Commissioner Tom Bowman will be up for a third term as the representative of District 2, which approximately encompasses the area north of Fox Acres Road in Hailey to the south side of East Fork Road in mid valley.

Bowman, 55, ran unopposed in 2008 and will have spent six years as a commissioner by the end of this year. His seat is up for a four-year term starting in 2011.

In seeking re-election, Bowman said, he's looking forward to continuing work on a number of projects, both large and small. Included is the long-term project to replace Hailey's Friedman Memorial Airport and relocate it farther south where the weather would cause fewer flight diversions.

"One of the biggest challenges the commission is facing is the replacement airport and getting it open before we lose commercial air service," Bowman said. "The budget is also a huge challenge, but it's a problem we can solve this year. We will at least have a solution, even if it isn't implemented [by the end of the year]."

The current county budget has $1.2 million less than the previous year's, and more cuts could be made for the 2010-11 fiscal year, which begins Oct. 1.

Bowman said that at the state level, he's in a position to help influence the Legislature through his seat on the Idaho Association of Counties' legislative committee.

On a smaller scale, Bowman said he's excited about the community garden proposed for the vacant lot where the Blaine County Sheriff's Office used to stand, as well as the county's partnership with local organizations to sponsor grants for the benefit of the community.

Though he's a Democrat, Bowman said the job of a county commissioner is similar even in counties that elect fewer blue officials.

"All county commissioners have a job of solving problems," he said. "You could plop a commissioner from any county around the state and they'd be familiar with the type and scope of problems the county faces."

Angenie McCleary -- County Commission

Though she's been a member of the Blaine County Commission for the past year and a half, Angenie McCleary will be running in her first election this fall.

McCleary, 33, was appointed to the position in July 2008 by Gov. C.L. "Butch" Otter to replace retiring Commissioner Sarah Michael.

A Democrat, McCleary will be running for the District 3 seat, which runs from the north side of East Fork Road to Smiley Creek.

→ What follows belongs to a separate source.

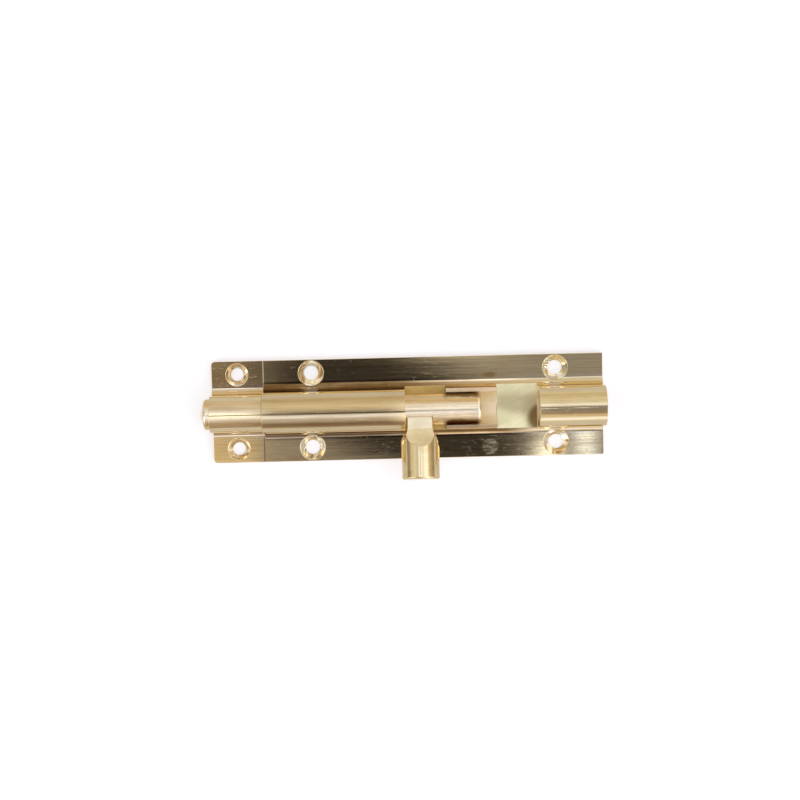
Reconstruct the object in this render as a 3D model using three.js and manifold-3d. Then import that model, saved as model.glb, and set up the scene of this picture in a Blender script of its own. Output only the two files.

Currently the vice-chair of the commission, McCleary is running for a two-year term and, like Bowman, sees the airport replacement project and upcoming budget as major challenges faced by the county.

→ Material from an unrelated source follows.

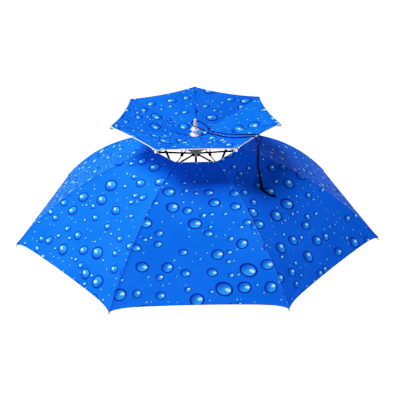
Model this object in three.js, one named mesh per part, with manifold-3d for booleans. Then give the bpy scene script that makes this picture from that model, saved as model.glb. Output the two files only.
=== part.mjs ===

McCleary said an integral role of the commission is to continue to increase communication with constituents throughout the county.

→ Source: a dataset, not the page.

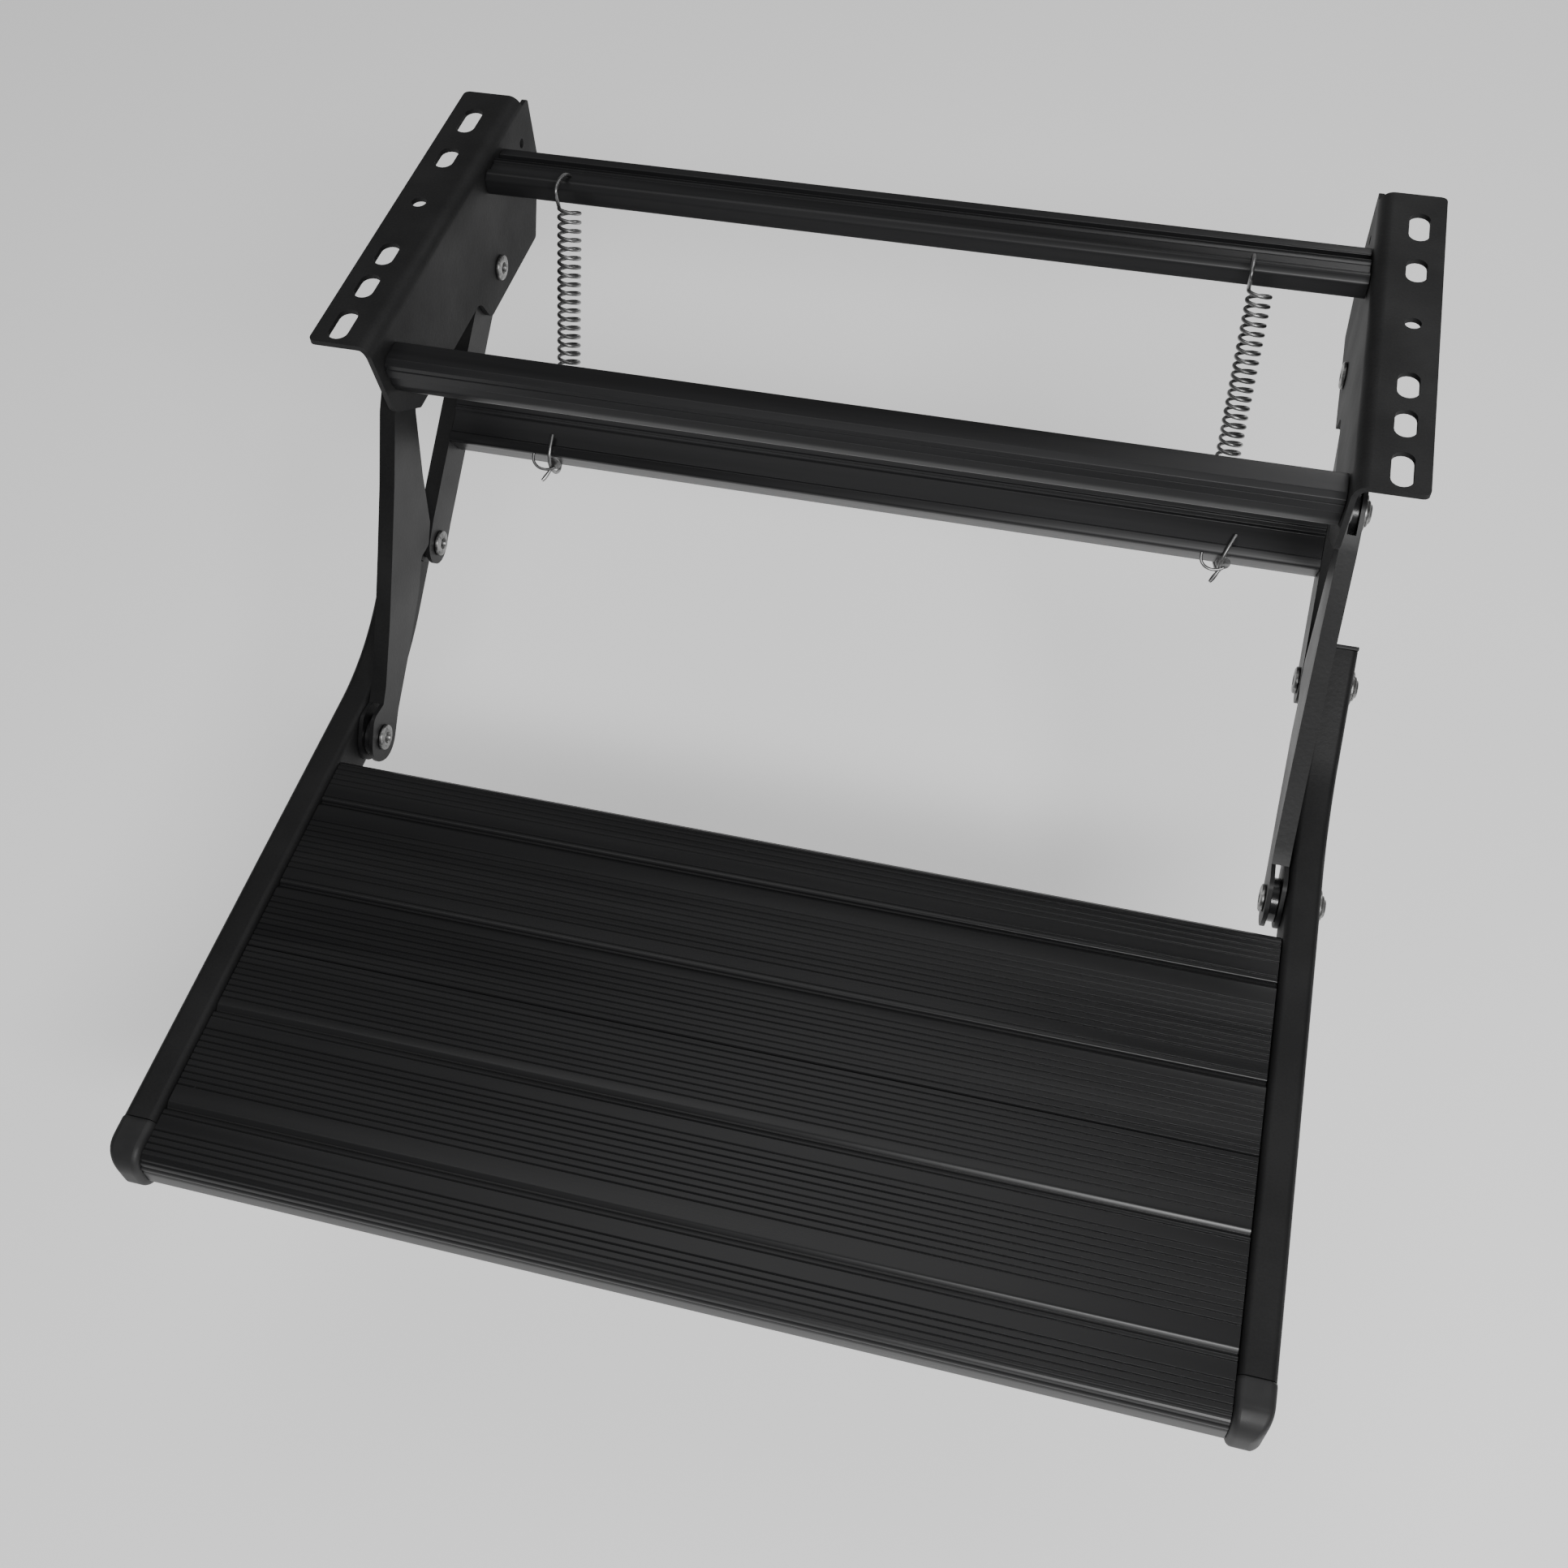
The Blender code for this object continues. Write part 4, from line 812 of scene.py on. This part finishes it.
def pale_floor(name):
    """Near-white paint with barely visible clouds."""
    material = bpy.data.materials.new(name)
    material.use_nodes = True
    tree = material.node_tree
    shader = tree.nodes["Principled BSDF"]
    shader.label = "pale paint"
    shader.inputs["Roughness"].default_value = 0.9
    shader.inputs["Emission Color"].default_value = (1, 1, 1, 1)
    shader.inputs["Emission Strength"].default_value = 0.4
    place = tree.nodes.new("ShaderNodeTexCoord")
    place.label = "place on the floor"
    clouds = tree.nodes.new("ShaderNodeTexNoise")
    clouds.label = "paint clouds"
    clouds.inputs["Scale"].default_value = 2
    ramp = tree.nodes.new("ShaderNodeValToRGB")
    ramp.label = "two near whites"
    ramp.color_ramp.elements[0].color = (0.93, 0.93, 0.93, 1)
    ramp.color_ramp.elements[1].color = (0.95, 0.95, 0.95, 1)
    tree.links.new(place.outputs["Object"], clouds.inputs["Vector"])
    tree.links.new(clouds.outputs["Fac"], ramp.inputs["Fac"])
    tree.links.new(ramp.outputs["Color"], shader.inputs["Base Color"])
    for node, x, y in ((place, -900, 0), (clouds, -680, 0), (ramp, -420, 0)):
        node.location = (x, y)
    return material


HANGING_HEIGHT = 250 * MM
bpy.ops.object.select_all(action="DESELECT")
bpy.ops.mesh.primitive_plane_add(size=16, location=(0, 0, cad_box[0].z - HANGING_HEIGHT))
floor = bpy.context.object
floor.name = "floor"
floor.data.materials.append(pale_floor("pale_floor"))


# ---------------------------------------------------------------- light
# A dim even surround, a broad soft light above, a soft box in front on the right that draws the
# bright lines along the grooves, and one behind on the right that lifts the crossbars' tops.

world = bpy.data.worlds.new("studio")
bpy.context.scene.world = world
world.use_nodes = True
surround = world.node_tree.nodes["Background"]
surround.inputs["Color"].default_value = (1, 1, 1, 1)
surround.inputs["Strength"].default_value = 0.16


def soft_light(name, place, aim, size, power):
    """Rectangular soft box, turned to face the point it lights."""
    bpy.ops.object.select_all(action="DESELECT")
    bpy.ops.object.light_add(type="AREA", location=place)
    light = bpy.context.object
    light.name = name
    light.data.shape = "RECTANGLE"
    light.data.size, light.data.size_y = size
    light.data.energy = power
    light.rotation_euler = (Vector(aim) - Vector(place)).to_track_quat("-Z", "Y").to_euler()


soft_light("soft_top", (-0.4, 0.2, 2.4), (0, -0.1, -0.15), (2.0, 1.2), 12)
soft_light("front_right", (0.6, -1.25, 1.05), (0.25, -0.3, -0.2), (0.9, 0.2), 26)
soft_light("rear_right", (0.75, 1.5, 1.35), (0.2, 0.0, -0.1), (0.9, 0.6), 8)


# ---------------------------------------------------------------- camera
# Above and in front, a little to the right, looking down across the tread at the brackets.

bpy.ops.object.camera_add(location=(0.17470, -0.67740, 0.61510))
camera = bpy.context.object
camera.name = "camera"
camera.rotation_euler = [math.radians(angle) for angle in (36.7287, 2.5232, 14.4468)]
camera.data.sensor_width = 36
camera.data.lens = 40.14
camera.data.clip_start = 0.01
camera.data.clip_end = 100
bpy.context.scene.camera = camera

"So far, it's been an excellent opportunity to work with different people on a wide variety of issues," she said. "At times it's exciting and other times it can be demanding and frustrating."

One reason for the frustration, she said, is the tendency for misinformation to splinter the community into disparate groups.

"I'm surprised at what a low-trust environment we sometimes work in," she said. "It's been the most challenging part of the job.

"A major role the commission can play is meeting with as many people as possible to understand all perspectives and erase misconceptions. This lets people feel like they have a voice. The more disenfranchised they feel, the more they want to form their own group."

McCleary said communication with the public will be imperative in the upcoming budget process, during which the county will likely make a decision on whether it continues to fund the Blaine Manor senior care facility in Hailey.

"It would be shameful not to have good options [for senior care] and we can't blame all the county problems on Blaine Manor funding, but the reality is we spend $700,000 per year on non-statutory service," she said.

JoLynn Drage: County Clerk

Nearing the end of her first four-year term, County Clerk JoLynn Drage said she will be running for re-election.

Drage was unopposed when she ran in 2006. The two preceding clerk's elections also had lone candidates.

"I really enjoy what I'm doing and like being able to serve the people of this county," she said.

Though she's a Democrat, Drage said her job isn't political, rather "just really busy," with a significant portion of her time taken up by the creation of the county's budget.

"The budget has been challenging for the last couple of years and I'm hoping to keep working on it until we're back on top of it," she said.

In addition to the budget, Drage said, the other major responsibilities of the clerk include organizing elections, recording county documents and work associated with the court system.

Vicki Dick: treasurer

County Treasurer Vicki Dick is no stranger to county elections.

In November, she will be running for her fifth term and if she's successful will have spent two decades in the position by the end of that term. Dick ran unopposed in those previous elections.

Dick is a Republican, but said politics has little to do with the job.

"It's not a very political position," she said. "You just have to follow the law, so there are no persuasions one way or another."

Dick said responsibility for public funds is the main focus of the treasurer's job, in addition to helping taxpayers, especially in December.

Valdi Pace: assessor

County Assessor Valdi Pace has also held a seat in the county for long time. She's seeking her fourth four-year term.

Pace, a Democrat, ran opposed in her last race, but not the two before that.

"I like the challenge of my job," Pace said. "I like working with the public and have done it for most of my career."

Pace said public relations makes up the largest component of her job, especially in the current economy, which has seen a declining real estate market, a rare occurrence in the Wood River Valley.

"Contrary to what some people believe, if the value of a house goes down, taxes don't always do the same," she said.

Pace explained that if the county's budget remains flat and home values drop, the tax levy will have to go up.

"Every year is challenging, but the last couple years have been especially trying, and it will likely be the same next year because we're seeing more foreclosures in the county," she said.

Russ Mikel: coroner

The longest-standing elected county employee of those up for election this year, County Coroner Russ Mikel has held his position since 1986 and is seeking re-election for another four-year term.

"It's an old habit I guess," Mikel said with a laugh. "I'd like this arrangement to last at least another four years."

The arrangement Mikel referenced was his complementary role as owner of the Wood River Chapel mortuary.

"It's really the best option for the county because of the facilities at the funeral home," said Mikel, a Republican. "This way the county doesn't have to duplicate the facilities."

Mikel said that's probably one reason his job as coroner has never been contested in his many elections.

"I've tried to get other people to run, but I've never had any takers," he said.